WHILE I WAS RUNNING.
so I said to my lovely wolfie, “you’re only thinking about booze because you’re tired.”
and wolfie said “don’t get too hungry, angry, lonely or tired. Because I am waiting for you.”
like for reals. i literally heard the AA mantra in my head. and it was pretty menacing.
i came in from my run, announced to my husband that HE could fucking make dinner for a change. I had a bath with candlelight. i ate my dinner (meat, veg, starch).
i’ve got to say it. this will involve swearing. you can look away now if swearing bothers you.
wolfie, you’re an evil evil pig-fucker. you’re a gigantic anus. imagine. waiting around for poor girls to feel weak or tired or vulnerable. shame on you. wolfie, honestly, i’m writing this message to the universe to let everyone know that i’m ON to you, motherfucker. you will NOT fuck with me. I’m doing my best to work and run and sleep and handle my life, and you will leave me the fuck alone. I’m not kidding. I’ll sick the sobersphere on you, wolfie. you’re no match for the team of friends I have on MY side, wolfie. I maybe have never stood up to you before like I am now, but i am not alone anymore wolfie. it’s not just you and me in a dark room without witnesses. everybody is watching you now wolfie. you’re outnumbered. we know your shit. stay the fuck away from me. i’ve got friends with guns, wolfie.

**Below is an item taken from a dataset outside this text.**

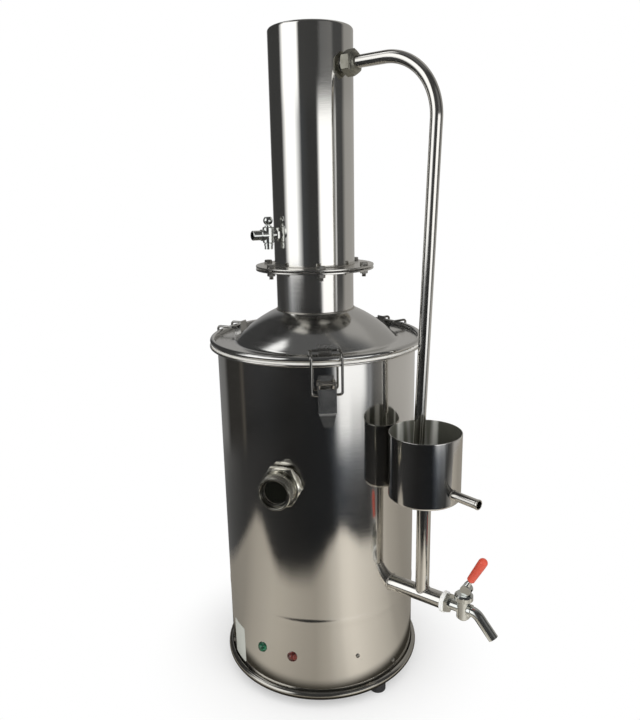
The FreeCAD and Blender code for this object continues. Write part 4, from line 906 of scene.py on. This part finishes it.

and yes, i’m going straight to bed.
This is exactly the bedtime story I was looking for! You are a strong woman, Belle! I am ready to fuck that wolf up with you!
FUCK YEAH! I fucking love the shit out of this Belle.
Take that you stupid gigantic anus Wolfie!
So happy I read this tonight! Needed it. Am going to bed smiling, mumbling….evil Pigfucker…… Lol! How do you join the 100 day challenge?
Erica
1/30/13
Fuck that wolfie bastard. God, I can’t imagine something that would make things worse than drinking. “I feel sad, and hungry. And tired. You know what I really need? A hangover.” Said no one, ever.
What a great post! That’s the way to work a program, kick the wolf in its fucking ass!
Yes I agree – fuck offf wolfie. I too am tired and frustrated and pissed off and going out to dinner tonight – but hey wolfie you pig fucker – you are NOT invited>
Ok, Belle, I’m sorry, but I laughed at “evil pig fucker”! You (we) made it through … fuck you wolfie.
Thank you, I will try, i really will . I have been lurking for so long , reading all your posts, which have given me a lot of comfort. I know why I drink, but I also know it is not helping, only making things worse .. X think I need the 100 day challenge. X
He doesn’t stand a chance. He will have to get past a team of 26 strong women (?) first. And then he will have to take on the rest of sobersphere. I don’t fancy his chances anymore…
There are too many of us now, too much wolf slaying energy around here. He will fuck off eventually. One by one we will all witness the final demise of our inner wolf. Until then, he may creep up on us but we will scare the shit out him every time. We are all rooting for you Belle. Safety in numbers. Carrie xx
Feeling very drunk. Ready for the 100’day challenge. Need to stop now. In the uk and sat up in my own very late .
Hey Maria, you can do it, you can. Join Belle and her 100 club – they’ll support you all the way. We all will!
That’s what t do to sit alone and drink it used to be all night now I’ve started all through the day too. I’m so scared.
Belle, I needed that post tonight! On the way home from work today, I kept thinking about wine – then I remembered everything I have heard here and from my sober friends
I saw and heard the words….
Just because you think you want it, doesn’t mean you have to have it. No way. I am not listening. – I realized I was just tired and hungry.
Thank you for that post and for being so honest.
No drinking. Another Sober Friday night and grateful.
Jenny
You go girl!
The wolf waits; strength in numbers wins over wolf. I love that you are using your resources. That’s what the Interwebs are for–to bring us together for the betterment of the world. And the world begins inside each and every one of us. May the universe bring this weekend what you need and some of what you want.
Thanks Belle! You’re right. I won’t let my weakness win over me! No booze but… Fuck it! I’m eating a friggen hot dog and Kraft dinner!